+++ Entries supplied
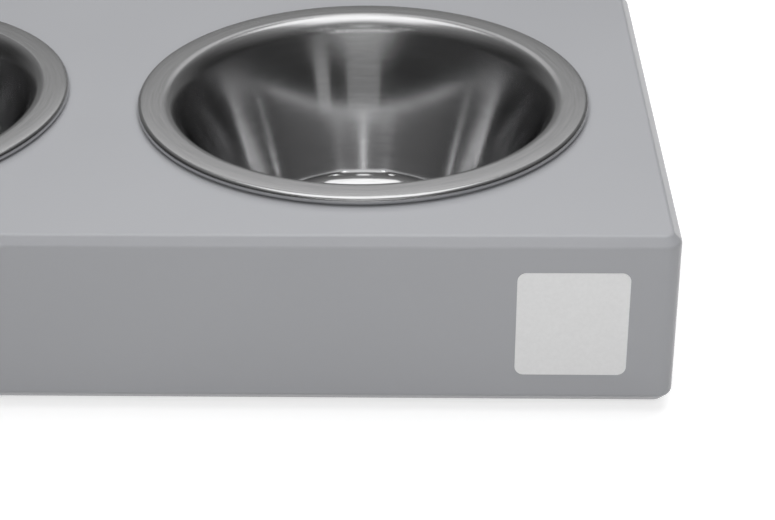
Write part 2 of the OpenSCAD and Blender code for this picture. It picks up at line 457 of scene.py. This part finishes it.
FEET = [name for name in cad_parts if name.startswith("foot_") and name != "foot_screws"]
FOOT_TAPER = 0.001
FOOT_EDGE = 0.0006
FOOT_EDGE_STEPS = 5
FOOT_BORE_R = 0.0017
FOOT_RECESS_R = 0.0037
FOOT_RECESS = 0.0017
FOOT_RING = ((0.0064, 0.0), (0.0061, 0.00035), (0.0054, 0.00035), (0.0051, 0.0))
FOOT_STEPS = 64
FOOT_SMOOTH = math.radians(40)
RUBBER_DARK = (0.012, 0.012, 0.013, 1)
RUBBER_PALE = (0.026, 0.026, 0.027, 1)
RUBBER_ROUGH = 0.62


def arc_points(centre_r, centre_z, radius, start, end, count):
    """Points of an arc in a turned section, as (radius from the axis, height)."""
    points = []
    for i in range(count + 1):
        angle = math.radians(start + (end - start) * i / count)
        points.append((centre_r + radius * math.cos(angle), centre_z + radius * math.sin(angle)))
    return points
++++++
+++ Entries supplied
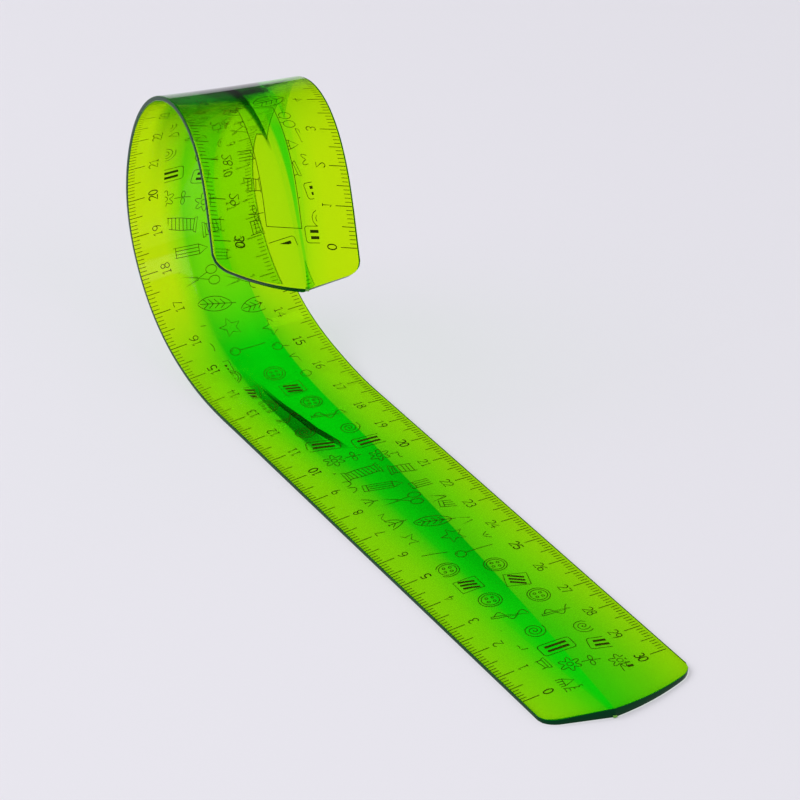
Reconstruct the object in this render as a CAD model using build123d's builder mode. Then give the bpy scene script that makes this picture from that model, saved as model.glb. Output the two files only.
++++++
Repeat exactly the lines from the one containing "Write part 2" through the one containing "return points", both included, and nothing else.

Write part 2 of the OpenSCAD and Blender code for this picture. It picks up at line 457 of scene.py. This part finishes it.
FEET = [name for name in cad_parts if name.startswith("foot_") and name != "foot_screws"]
FOOT_TAPER = 0.001
FOOT_EDGE = 0.0006
FOOT_EDGE_STEPS = 5
FOOT_BORE_R = 0.0017
FOOT_RECESS_R = 0.0037
FOOT_RECESS = 0.0017
FOOT_RING = ((0.0064, 0.0), (0.0061, 0.00035), (0.0054, 0.00035), (0.0051, 0.0))
FOOT_STEPS = 64
FOOT_SMOOTH = math.radians(40)
RUBBER_DARK = (0.012, 0.012, 0.013, 1)
RUBBER_PALE = (0.026, 0.026, 0.027, 1)
RUBBER_ROUGH = 0.62


def arc_points(centre_r, centre_z, radius, start, end, count):
    """Points of an arc in a turned section, as (radius from the axis, height)."""
    points = []
    for i in range(count + 1):
        angle = math.radians(start + (end - start) * i / count)
        points.append((centre_r + radius * math.cos(angle), centre_z + radius * math.sin(angle)))
    return points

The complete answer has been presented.